Source data
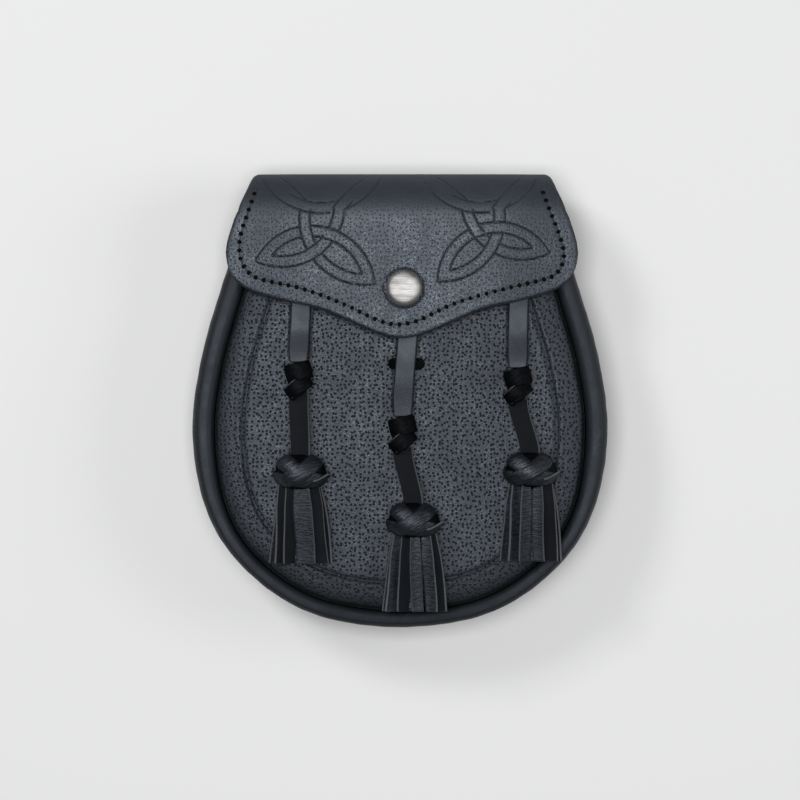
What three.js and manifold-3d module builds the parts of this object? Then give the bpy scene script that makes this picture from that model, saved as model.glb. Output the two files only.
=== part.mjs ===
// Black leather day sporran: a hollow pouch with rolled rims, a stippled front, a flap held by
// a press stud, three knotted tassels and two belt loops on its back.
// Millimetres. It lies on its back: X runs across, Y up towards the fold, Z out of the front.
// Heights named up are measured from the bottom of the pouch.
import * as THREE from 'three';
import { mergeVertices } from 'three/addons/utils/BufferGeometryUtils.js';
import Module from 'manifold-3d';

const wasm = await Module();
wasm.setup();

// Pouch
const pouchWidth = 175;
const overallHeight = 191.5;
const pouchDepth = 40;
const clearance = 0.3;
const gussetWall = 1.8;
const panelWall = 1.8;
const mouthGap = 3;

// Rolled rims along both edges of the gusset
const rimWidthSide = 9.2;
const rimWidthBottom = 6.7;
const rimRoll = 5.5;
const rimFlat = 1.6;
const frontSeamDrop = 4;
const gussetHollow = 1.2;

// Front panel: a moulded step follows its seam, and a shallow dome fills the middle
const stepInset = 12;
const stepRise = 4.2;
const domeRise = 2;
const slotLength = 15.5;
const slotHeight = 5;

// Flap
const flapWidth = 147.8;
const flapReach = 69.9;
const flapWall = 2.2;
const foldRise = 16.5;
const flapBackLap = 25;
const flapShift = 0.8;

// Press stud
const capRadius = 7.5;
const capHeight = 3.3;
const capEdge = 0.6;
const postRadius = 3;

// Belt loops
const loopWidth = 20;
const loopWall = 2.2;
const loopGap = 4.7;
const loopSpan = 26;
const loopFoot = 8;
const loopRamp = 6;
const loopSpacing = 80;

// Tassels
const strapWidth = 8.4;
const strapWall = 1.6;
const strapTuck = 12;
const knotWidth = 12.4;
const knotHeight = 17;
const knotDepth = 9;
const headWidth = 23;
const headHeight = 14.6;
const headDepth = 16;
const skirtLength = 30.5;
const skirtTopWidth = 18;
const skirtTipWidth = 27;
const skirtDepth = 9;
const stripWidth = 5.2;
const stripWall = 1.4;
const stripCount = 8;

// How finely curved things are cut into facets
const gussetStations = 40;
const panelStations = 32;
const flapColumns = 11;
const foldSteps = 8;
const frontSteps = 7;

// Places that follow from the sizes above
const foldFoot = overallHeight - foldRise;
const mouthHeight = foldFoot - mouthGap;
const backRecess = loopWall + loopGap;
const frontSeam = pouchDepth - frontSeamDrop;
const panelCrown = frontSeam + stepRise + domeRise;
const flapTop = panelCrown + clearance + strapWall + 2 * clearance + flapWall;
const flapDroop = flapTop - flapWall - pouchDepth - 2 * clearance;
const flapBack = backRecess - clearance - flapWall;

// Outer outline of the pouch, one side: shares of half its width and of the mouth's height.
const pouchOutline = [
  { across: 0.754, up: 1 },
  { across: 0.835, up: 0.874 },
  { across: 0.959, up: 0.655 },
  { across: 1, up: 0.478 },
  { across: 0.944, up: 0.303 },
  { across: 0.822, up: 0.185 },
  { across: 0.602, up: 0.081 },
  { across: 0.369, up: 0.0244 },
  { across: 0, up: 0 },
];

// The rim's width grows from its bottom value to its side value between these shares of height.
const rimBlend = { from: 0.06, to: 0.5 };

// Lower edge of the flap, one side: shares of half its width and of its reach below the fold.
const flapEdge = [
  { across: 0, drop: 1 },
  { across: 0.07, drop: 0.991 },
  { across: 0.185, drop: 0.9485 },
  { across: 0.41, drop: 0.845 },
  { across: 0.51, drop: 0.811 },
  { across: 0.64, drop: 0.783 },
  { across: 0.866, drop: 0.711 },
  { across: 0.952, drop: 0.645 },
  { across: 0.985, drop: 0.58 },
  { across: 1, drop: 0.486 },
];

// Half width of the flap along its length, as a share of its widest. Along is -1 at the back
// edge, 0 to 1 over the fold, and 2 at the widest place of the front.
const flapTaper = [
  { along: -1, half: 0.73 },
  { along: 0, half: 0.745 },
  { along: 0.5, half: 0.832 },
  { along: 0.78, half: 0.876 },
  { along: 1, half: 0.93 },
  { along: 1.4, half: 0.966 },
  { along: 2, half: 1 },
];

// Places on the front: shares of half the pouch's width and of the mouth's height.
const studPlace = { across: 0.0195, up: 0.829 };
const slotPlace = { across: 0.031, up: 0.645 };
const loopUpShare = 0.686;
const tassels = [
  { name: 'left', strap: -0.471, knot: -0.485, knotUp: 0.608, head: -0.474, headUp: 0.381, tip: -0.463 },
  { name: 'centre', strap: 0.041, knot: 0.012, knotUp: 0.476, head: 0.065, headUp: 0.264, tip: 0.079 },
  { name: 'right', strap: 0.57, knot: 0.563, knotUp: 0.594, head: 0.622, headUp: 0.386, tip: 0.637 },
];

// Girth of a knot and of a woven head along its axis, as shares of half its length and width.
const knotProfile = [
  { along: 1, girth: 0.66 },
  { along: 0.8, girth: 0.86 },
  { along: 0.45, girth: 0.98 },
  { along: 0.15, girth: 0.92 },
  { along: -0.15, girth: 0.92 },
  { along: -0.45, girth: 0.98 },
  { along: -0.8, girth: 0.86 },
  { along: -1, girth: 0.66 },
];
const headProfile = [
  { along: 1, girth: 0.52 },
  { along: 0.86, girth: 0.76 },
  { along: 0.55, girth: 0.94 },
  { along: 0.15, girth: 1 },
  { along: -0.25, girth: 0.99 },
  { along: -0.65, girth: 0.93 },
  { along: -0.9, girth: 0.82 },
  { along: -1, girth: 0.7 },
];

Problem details
Write the listing out again, exactly as it reads.

Response to the exercise
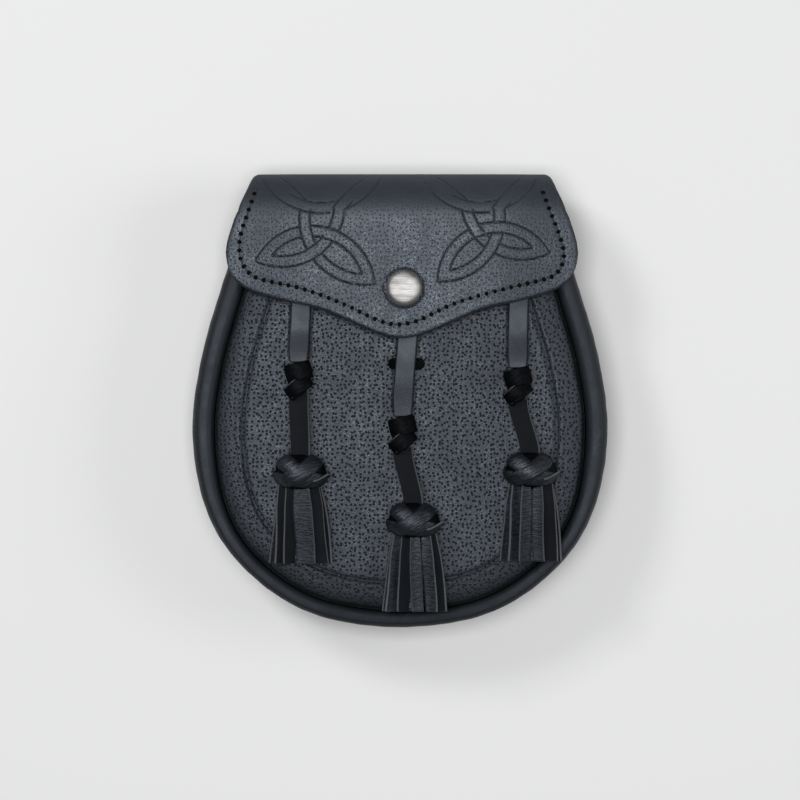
What three.js and manifold-3d module builds the parts of this object? Then give the bpy scene script that makes this picture from that model, saved as model.glb. Output the two files only.
=== part.mjs ===
// Black leather day sporran: a hollow pouch with rolled rims, a stippled front, a flap held by
// a press stud, three knotted tassels and two belt loops on its back.
// Millimetres. It lies on its back: X runs across, Y up towards the fold, Z out of the front.
// Heights named up are measured from the bottom of the pouch.
import * as THREE from 'three';
import { mergeVertices } from 'three/addons/utils/BufferGeometryUtils.js';
import Module from 'manifold-3d';

const wasm = await Module();
wasm.setup();

// Pouch
const pouchWidth = 175;
const overallHeight = 191.5;
const pouchDepth = 40;
const clearance = 0.3;
const gussetWall = 1.8;
const panelWall = 1.8;
const mouthGap = 3;

// Rolled rims along both edges of the gusset
const rimWidthSide = 9.2;
const rimWidthBottom = 6.7;
const rimRoll = 5.5;
const rimFlat = 1.6;
const frontSeamDrop = 4;
const gussetHollow = 1.2;

// Front panel: a moulded step follows its seam, and a shallow dome fills the middle
const stepInset = 12;
const stepRise = 4.2;
const domeRise = 2;
const slotLength = 15.5;
const slotHeight = 5;

// Flap
const flapWidth = 147.8;
const flapReach = 69.9;
const flapWall = 2.2;
const foldRise = 16.5;
const flapBackLap = 25;
const flapShift = 0.8;

// Press stud
const capRadius = 7.5;
const capHeight = 3.3;
const capEdge = 0.6;
const postRadius = 3;

// Belt loops
const loopWidth = 20;
const loopWall = 2.2;
const loopGap = 4.7;
const loopSpan = 26;
const loopFoot = 8;
const loopRamp = 6;
const loopSpacing = 80;

// Tassels
const strapWidth = 8.4;
const strapWall = 1.6;
const strapTuck = 12;
const knotWidth = 12.4;
const knotHeight = 17;
const knotDepth = 9;
const headWidth = 23;
const headHeight = 14.6;
const headDepth = 16;
const skirtLength = 30.5;
const skirtTopWidth = 18;
const skirtTipWidth = 27;
const skirtDepth = 9;
const stripWidth = 5.2;
const stripWall = 1.4;
const stripCount = 8;

// How finely curved things are cut into facets
const gussetStations = 40;
const panelStations = 32;
const flapColumns = 11;
const foldSteps = 8;
const frontSteps = 7;

// Places that follow from the sizes above
const foldFoot = overallHeight - foldRise;
const mouthHeight = foldFoot - mouthGap;
const backRecess = loopWall + loopGap;
const frontSeam = pouchDepth - frontSeamDrop;
const panelCrown = frontSeam + stepRise + domeRise;
const flapTop = panelCrown + clearance + strapWall + 2 * clearance + flapWall;
const flapDroop = flapTop - flapWall - pouchDepth - 2 * clearance;
const flapBack = backRecess - clearance - flapWall;

// Outer outline of the pouch, one side: shares of half its width and of the mouth's height.
const pouchOutline = [
  { across: 0.754, up: 1 },
  { across: 0.835, up: 0.874 },
  { across: 0.959, up: 0.655 },
  { across: 1, up: 0.478 },
  { across: 0.944, up: 0.303 },
  { across: 0.822, up: 0.185 },
  { across: 0.602, up: 0.081 },
  { across: 0.369, up: 0.0244 },
  { across: 0, up: 0 },
];

// The rim's width grows from its bottom value to its side value between these shares of height.
const rimBlend = { from: 0.06, to: 0.5 };

// Lower edge of the flap, one side: shares of half its width and of its reach below the fold.
const flapEdge = [
  { across: 0, drop: 1 },
  { across: 0.07, drop: 0.991 },
  { across: 0.185, drop: 0.9485 },
  { across: 0.41, drop: 0.845 },
  { across: 0.51, drop: 0.811 },
  { across: 0.64, drop: 0.783 },
  { across: 0.866, drop: 0.711 },
  { across: 0.952, drop: 0.645 },
  { across: 0.985, drop: 0.58 },
  { across: 1, drop: 0.486 },
];

// Half width of the flap along its length, as a share of its widest. Along is -1 at the back
// edge, 0 to 1 over the fold, and 2 at the widest place of the front.
const flapTaper = [
  { along: -1, half: 0.73 },
  { along: 0, half: 0.745 },
  { along: 0.5, half: 0.832 },
  { along: 0.78, half: 0.876 },
  { along: 1, half: 0.93 },
  { along: 1.4, half: 0.966 },
  { along: 2, half: 1 },
];

// Places on the front: shares of half the pouch's width and of the mouth's height.
const studPlace = { across: 0.0195, up: 0.829 };
const slotPlace = { across: 0.031, up: 0.645 };
const loopUpShare = 0.686;
const tassels = [
  { name: 'left', strap: -0.471, knot: -0.485, knotUp: 0.608, head: -0.474, headUp: 0.381, tip: -0.463 },
  { name: 'centre', strap: 0.041, knot: 0.012, knotUp: 0.476, head: 0.065, headUp: 0.264, tip: 0.079 },
  { name: 'right', strap: 0.57, knot: 0.563, knotUp: 0.594, head: 0.622, headUp: 0.386, tip: 0.637 },
];

// Girth of a knot and of a woven head along its axis, as shares of half its length and width.
const knotProfile = [
  { along: 1, girth: 0.66 },
  { along: 0.8, girth: 0.86 },
  { along: 0.45, girth: 0.98 },
  { along: 0.15, girth: 0.92 },
  { along: -0.15, girth: 0.92 },
  { along: -0.45, girth: 0.98 },
  { along: -0.8, girth: 0.86 },
  { along: -1, girth: 0.66 },
];
const headProfile = [
  { along: 1, girth: 0.52 },
  { along: 0.86, girth: 0.76 },
  { along: 0.55, girth: 0.94 },
  { along: 0.15, girth: 1 },
  { along: -0.25, girth: 0.99 },
  { along: -0.65, girth: 0.93 },
  { along: -0.9, girth: 0.82 },
  { along: -1, girth: 0.7 },
];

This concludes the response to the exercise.